For our purposes, the two psalms are also ideal closing texts. Between them they exhibit nearly every grammatical feature this course has taught: noun-clauses and verbal clauses; perfect, imperfect, and cohortative verbs; Qal active and passive participles; nouns with pronominal suffixes; construct chains; the inseparable prepositions and the definite article; weak roots (hollow, geminate, III-he); the divine name; the parallelism of Hebrew poetry. To read these two psalms aloud — slowly, with comprehension — is to put the whole course to work.
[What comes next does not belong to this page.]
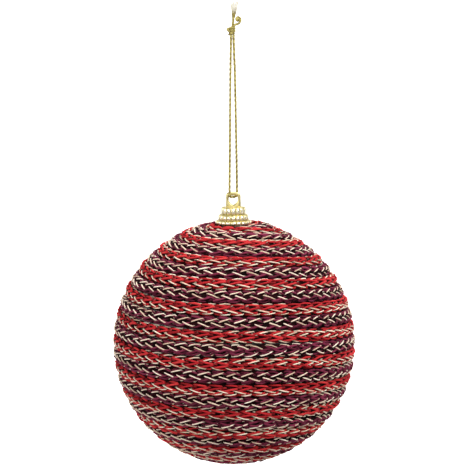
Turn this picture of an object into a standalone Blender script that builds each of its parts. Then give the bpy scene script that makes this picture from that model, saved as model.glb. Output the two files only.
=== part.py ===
"""A christmas bauble: a foam ball wound with a red and a plum knitted cord.

Metres, +Z up. The origin is where the bauble hangs, just under the knot at the top
of the thread's loop. The ball is below it and the front of the bauble faces -Y.
"""

import math

import bmesh
import bpy
from mathutils import Vector

# Ball and winding
BALL_DIAMETER = 0.100          # over the crests of the cords
CORD_DIAMETER = 0.0050         # one knitted cord where nothing squeezes it
TURN_GAP = 0.0003              # between neighbouring turns of cord
SEAT_GAP = 0.0003              # between any other two pieces that touch
SPAN_DIP = 0.00045             # how far a straight span of cord may dip inside its curve
LONGEST_SPAN = math.radians(30)
CORD_SIDES = 6                 # a tube has an even number of sides, four or more
FOAM_STEPS = 24                # facets of the hidden foam ball, around and from top to bottom
FOAM_RINGS = 13
RED_AT_FRONT = math.radians(1.25)  # angle down from the top at which the red cord meets the front

# The upper turns are pushed down on one side, as wound by hand
LEAN = math.radians(9)
LEAN_FADE = math.radians(26)
LEAN_SIDE = math.radians(105)  # direction of the lean, turned from the front towards +X
LEAN_POWER = 4                 # a higher power makes the lean narrower around the ball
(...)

And, fittingly: neither psalm is long. Psalm 23 is six verses. Psalm 1 is six verses. Twelve verses in total — about the length of a short Pauline paragraph — but every word is freighted. Read slowly. Read more than once. Read aloud.
Psalm 23 — The Shepherd
Six verses. A bicolon structure throughout — each verse is two parallel half-lines (cola). The climactic v.4 sits at the structural and emotional center. Read each verse aloud before you read the notes.
Psalm 23:1 — The LORD is my shepherd
Vocabulary: יְהוָה — the divine name (the Tetragrammaton), conventionally read Adonai in synagogue and rendered "the LORD" in English. רֹעֶה — "shepherd," Qal active participle of the root רעה "to shepherd, pasture." לֹא — the standard negative particle. חָסֵר — "to lack, be in want."
Parsing: רֹעִי is the participle רֹעֶה in construct with the 1cs suffix ־ִי "my" → "my shepherd" (the final he drops before the suffix, as is regular for III-he roots). אֶחְסָר is the Qal imperfect 1cs of חָסֵר — the prefix אֶ־ marks 1cs ("I"), and the imperfect carries the future-aspectual sense "I shall (not) lack."
Structure: A perfect bicolon. Colon A is a verbless noun-clause ("Yahweh [is] my shepherd"). Colon B is a verbal clause ("I shall not lack"). The verbless clause asserts identity; the verbal clause draws the consequence. The whole psalm unfolds the second half: because Yahweh is my shepherd, what follows is what shepherds do.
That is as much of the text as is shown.